In this post, we’re highlighting a specific role at Sentry — our Support Engineers. Like what you read? Well, friend, you too can join the Sentry team.

Support Engineer: a little bit support and a little bit engineering. Few jobs are so accurately described by their titles.

At Sentry, the Support Team provides a direct link to users. Support Engineers — an essential component of the Support Team — compile common issues and feature requests, and then have the opportunity to work on some of those issues with more experienced engineers. We also engage with our users and provide results, helping to complete the feedback loop. In other words, the work of a Support Engineer looks something like this:

Support ticket of feature request > Compile to list of requests > Support Engineer works on a request > Provide the results and finished feature request back to the users that requested it.

Engineering projects

Answering support tickets is part of the day-to-day for Sentry’s Support Engineers, but somewhere between working on a request and providing the results to customers, we also contribute to engineering projects (hence the engineer part of the name). Depending on skillsets and interests, Support Engineers are assigned a project that they will work on for a few hours each week. The complexity of the issue is also a consideration, and the project itself could take anywhere from a week to a month or more to complete. Sound fun? That’s because it is.
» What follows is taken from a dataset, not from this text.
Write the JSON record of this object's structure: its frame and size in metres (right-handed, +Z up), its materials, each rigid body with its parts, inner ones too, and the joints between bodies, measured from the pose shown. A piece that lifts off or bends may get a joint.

An example of one such project is the Audit Log improvement to Sentry’s Organization Settings. Sentry customers often contact us with questions about why a setting in their account has suddenly changed or why a feature is behaving in a different way than it used to behave. Generally, the first step we take is to check of the Organization Settings Audit Log.
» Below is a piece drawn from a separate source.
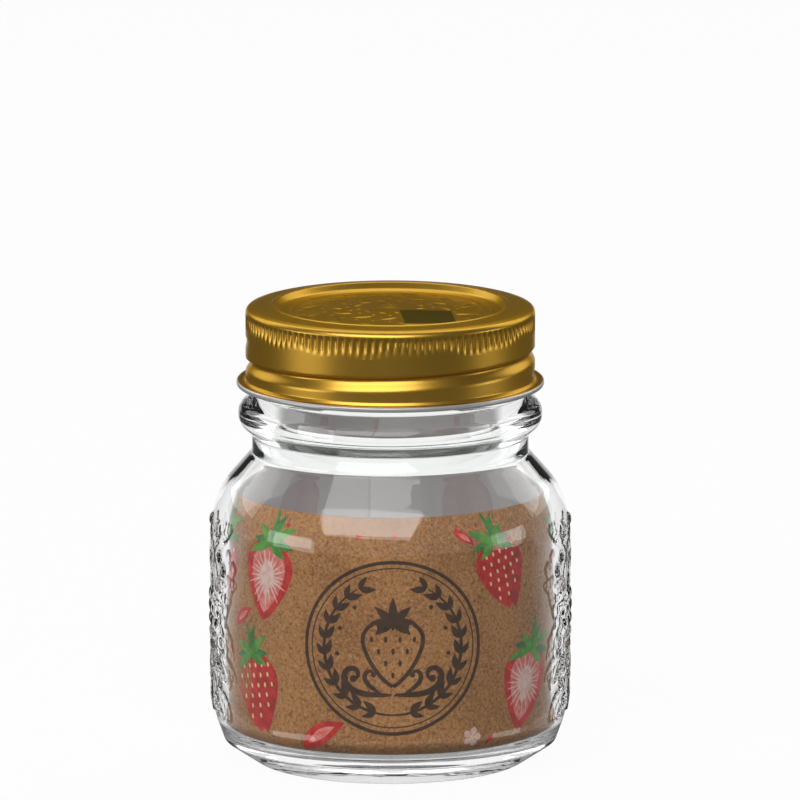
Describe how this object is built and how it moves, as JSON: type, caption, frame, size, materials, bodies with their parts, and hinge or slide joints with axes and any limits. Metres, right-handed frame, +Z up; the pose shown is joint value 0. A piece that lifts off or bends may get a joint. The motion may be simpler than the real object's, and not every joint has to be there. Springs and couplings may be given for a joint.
{
  "type": "preserving jar",
  "caption": "Clear glass preserving jar with relief fruit and leaves on its sides, a closed gold screw lid and a printed paper band inside.",
  "frame": {"origin": "middle of the jar's foot, on the surface it stands on", "axes": "+Z up along the jar's axis; -Y towards the bare front; the relief garlands are on -X and +X"},
  "size_m": [0.084, 0.0822, 0.1067],
  "materials": {
    "clear_glass": "clear pressed glass, polished",
    "gold_lacquer": "tinplate under gold lacquer, satin",
    "sealing_compound": "soft off-white compound",
    "printed_paper": "brown kraft paper printed with red fruit, uncoated"
  },
  "bodies": {
    "root": {"jar": "clear_glass", "lid": "gold_lacquer", "sealing_ring": "sealing_compound", "paper_band": "printed_paper"}
  },
  "joints": []
}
Previously, the Audit Log would only display the user alongside the text “edited the organization” whenever a Manager or Owner made any changes to Organization Settings.

The old audit log

As you can see, this provided very little information to the customer or Support Engineers. It also feels a little dystopian. “Editing the organization” could be a small or very large activity depending on just how much editing you did.

Unsurprisingly, this was often not enough information to uncover the concern of the customer, and the internal acknowledgment of this knowledge gap drove us to suggest the improvement to Sentry’s Engineering Team.

Mentorship

Engineering projects — like the Audit Log improvement — serve as learning opportunities for Support Engineers. Through weekly pair programming sessions, a Support Engineer and another (usually more experienced) engineer simultaneously work on the same block of code. These meetings foster mentorship and establish a platform for discussion, like addressing project blockers and sharing ideas on how to proceed.
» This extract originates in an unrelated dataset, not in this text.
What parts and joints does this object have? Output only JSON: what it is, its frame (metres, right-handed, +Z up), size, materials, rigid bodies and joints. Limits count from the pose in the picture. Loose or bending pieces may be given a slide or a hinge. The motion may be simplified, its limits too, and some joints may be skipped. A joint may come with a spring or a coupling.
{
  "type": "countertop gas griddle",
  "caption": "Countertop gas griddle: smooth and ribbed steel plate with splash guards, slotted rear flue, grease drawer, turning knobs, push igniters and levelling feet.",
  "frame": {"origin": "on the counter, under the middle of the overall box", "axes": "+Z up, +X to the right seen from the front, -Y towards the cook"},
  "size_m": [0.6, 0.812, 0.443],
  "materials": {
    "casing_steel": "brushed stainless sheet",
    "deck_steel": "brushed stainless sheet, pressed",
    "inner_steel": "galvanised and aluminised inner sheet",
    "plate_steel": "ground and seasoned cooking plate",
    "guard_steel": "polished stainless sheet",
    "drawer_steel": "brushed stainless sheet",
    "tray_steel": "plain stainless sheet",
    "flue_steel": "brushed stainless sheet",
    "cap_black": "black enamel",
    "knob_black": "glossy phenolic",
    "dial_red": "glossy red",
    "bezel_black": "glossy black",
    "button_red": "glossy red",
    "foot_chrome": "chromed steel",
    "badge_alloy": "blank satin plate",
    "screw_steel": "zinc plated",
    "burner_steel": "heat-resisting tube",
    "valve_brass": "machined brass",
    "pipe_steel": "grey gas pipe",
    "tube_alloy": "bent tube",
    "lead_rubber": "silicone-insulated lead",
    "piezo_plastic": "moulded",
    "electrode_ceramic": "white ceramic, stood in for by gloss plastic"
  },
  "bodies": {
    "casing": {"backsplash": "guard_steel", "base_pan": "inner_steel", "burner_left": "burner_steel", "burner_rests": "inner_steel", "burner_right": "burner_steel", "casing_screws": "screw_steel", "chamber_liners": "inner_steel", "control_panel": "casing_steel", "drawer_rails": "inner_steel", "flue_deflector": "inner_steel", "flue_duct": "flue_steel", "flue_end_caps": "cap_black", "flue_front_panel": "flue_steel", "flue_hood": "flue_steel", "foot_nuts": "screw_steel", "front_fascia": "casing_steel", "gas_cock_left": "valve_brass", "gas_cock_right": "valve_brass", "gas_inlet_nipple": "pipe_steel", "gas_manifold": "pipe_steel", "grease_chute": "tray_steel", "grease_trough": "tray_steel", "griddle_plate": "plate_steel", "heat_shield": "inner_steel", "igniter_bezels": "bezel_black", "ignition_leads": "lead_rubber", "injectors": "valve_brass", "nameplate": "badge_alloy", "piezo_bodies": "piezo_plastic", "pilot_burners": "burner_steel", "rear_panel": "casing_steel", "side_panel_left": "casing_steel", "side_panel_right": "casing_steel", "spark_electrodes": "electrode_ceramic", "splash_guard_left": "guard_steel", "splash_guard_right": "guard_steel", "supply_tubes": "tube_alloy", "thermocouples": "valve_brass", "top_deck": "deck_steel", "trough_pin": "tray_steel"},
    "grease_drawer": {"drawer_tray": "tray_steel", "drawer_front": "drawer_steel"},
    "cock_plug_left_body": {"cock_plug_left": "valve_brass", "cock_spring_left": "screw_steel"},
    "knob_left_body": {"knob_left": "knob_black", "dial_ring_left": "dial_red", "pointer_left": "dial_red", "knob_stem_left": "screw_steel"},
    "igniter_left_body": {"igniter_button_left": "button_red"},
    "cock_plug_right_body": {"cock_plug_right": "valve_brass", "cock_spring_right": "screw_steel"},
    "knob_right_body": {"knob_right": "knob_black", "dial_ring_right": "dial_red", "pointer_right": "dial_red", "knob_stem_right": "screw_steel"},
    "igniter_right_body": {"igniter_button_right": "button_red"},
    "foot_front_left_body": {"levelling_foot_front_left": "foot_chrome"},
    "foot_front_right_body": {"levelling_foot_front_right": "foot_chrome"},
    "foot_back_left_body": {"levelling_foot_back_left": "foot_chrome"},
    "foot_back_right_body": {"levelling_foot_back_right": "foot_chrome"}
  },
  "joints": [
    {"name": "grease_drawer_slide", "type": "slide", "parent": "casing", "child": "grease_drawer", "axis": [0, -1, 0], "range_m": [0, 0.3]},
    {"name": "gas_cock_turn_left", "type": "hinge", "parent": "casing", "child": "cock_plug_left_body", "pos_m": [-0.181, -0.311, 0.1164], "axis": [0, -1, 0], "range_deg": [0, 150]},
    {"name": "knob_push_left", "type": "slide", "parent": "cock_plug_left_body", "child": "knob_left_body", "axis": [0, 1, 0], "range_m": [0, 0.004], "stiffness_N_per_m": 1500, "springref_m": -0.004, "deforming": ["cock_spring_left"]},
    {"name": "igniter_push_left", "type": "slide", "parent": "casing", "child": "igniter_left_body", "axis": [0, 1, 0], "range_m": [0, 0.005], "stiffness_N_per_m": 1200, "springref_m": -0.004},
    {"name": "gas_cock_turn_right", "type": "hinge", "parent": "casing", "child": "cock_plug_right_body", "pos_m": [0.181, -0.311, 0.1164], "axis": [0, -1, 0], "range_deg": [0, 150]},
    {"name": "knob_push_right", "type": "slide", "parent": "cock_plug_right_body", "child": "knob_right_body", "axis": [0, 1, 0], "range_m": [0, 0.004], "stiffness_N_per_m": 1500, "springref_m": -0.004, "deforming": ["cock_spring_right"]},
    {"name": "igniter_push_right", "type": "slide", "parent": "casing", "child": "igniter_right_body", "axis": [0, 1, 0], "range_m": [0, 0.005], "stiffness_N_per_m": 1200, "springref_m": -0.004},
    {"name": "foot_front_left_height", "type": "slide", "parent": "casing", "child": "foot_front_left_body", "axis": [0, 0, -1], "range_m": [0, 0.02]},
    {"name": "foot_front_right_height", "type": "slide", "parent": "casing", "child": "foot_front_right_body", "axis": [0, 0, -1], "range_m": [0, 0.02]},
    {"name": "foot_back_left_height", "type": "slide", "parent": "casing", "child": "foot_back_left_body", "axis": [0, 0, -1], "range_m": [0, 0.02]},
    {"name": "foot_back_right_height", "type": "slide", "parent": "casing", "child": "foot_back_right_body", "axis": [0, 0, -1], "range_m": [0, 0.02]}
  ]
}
This relationship also highlights personal and career growth. Specific projects aside, pair programming is especially useful for a one-on-one tutorial of a new programming language.

Mentors help Support Engineers build on existing skills while providing insight into the engineering process at Sentry. While code improvement is often a focus, collaboration sessions allow opportunities to write tests, use different tools to help debug, write an effective pull request, and become familiar with the review process as a whole.

The Audit Log project — to return to our previous example — was met with a few complications that required the consultation of additional engineers, turning this into a learning experience that stretched beyond the original pair. With the combined sets of knowledge and expertise, we pushed through the issues and ultimately improved the feature, a result that is much preferable to getting stuck on the issues and making everything worse.

Now that the improvement is live, the Audit Log displays the user, the name of the altered setting, the previous value, and the new value. As a result of the work done through pair programming, the addition of the Audit Log gives both customers and internal Sentry teams greater insight into the past and present state of Organization Settings.

The new audit log

Helping users and internal teams

Due in part to their collaboration on engineering projects with mentors, Support Engineers build processes and systems that help both Sentry customers and internal teams.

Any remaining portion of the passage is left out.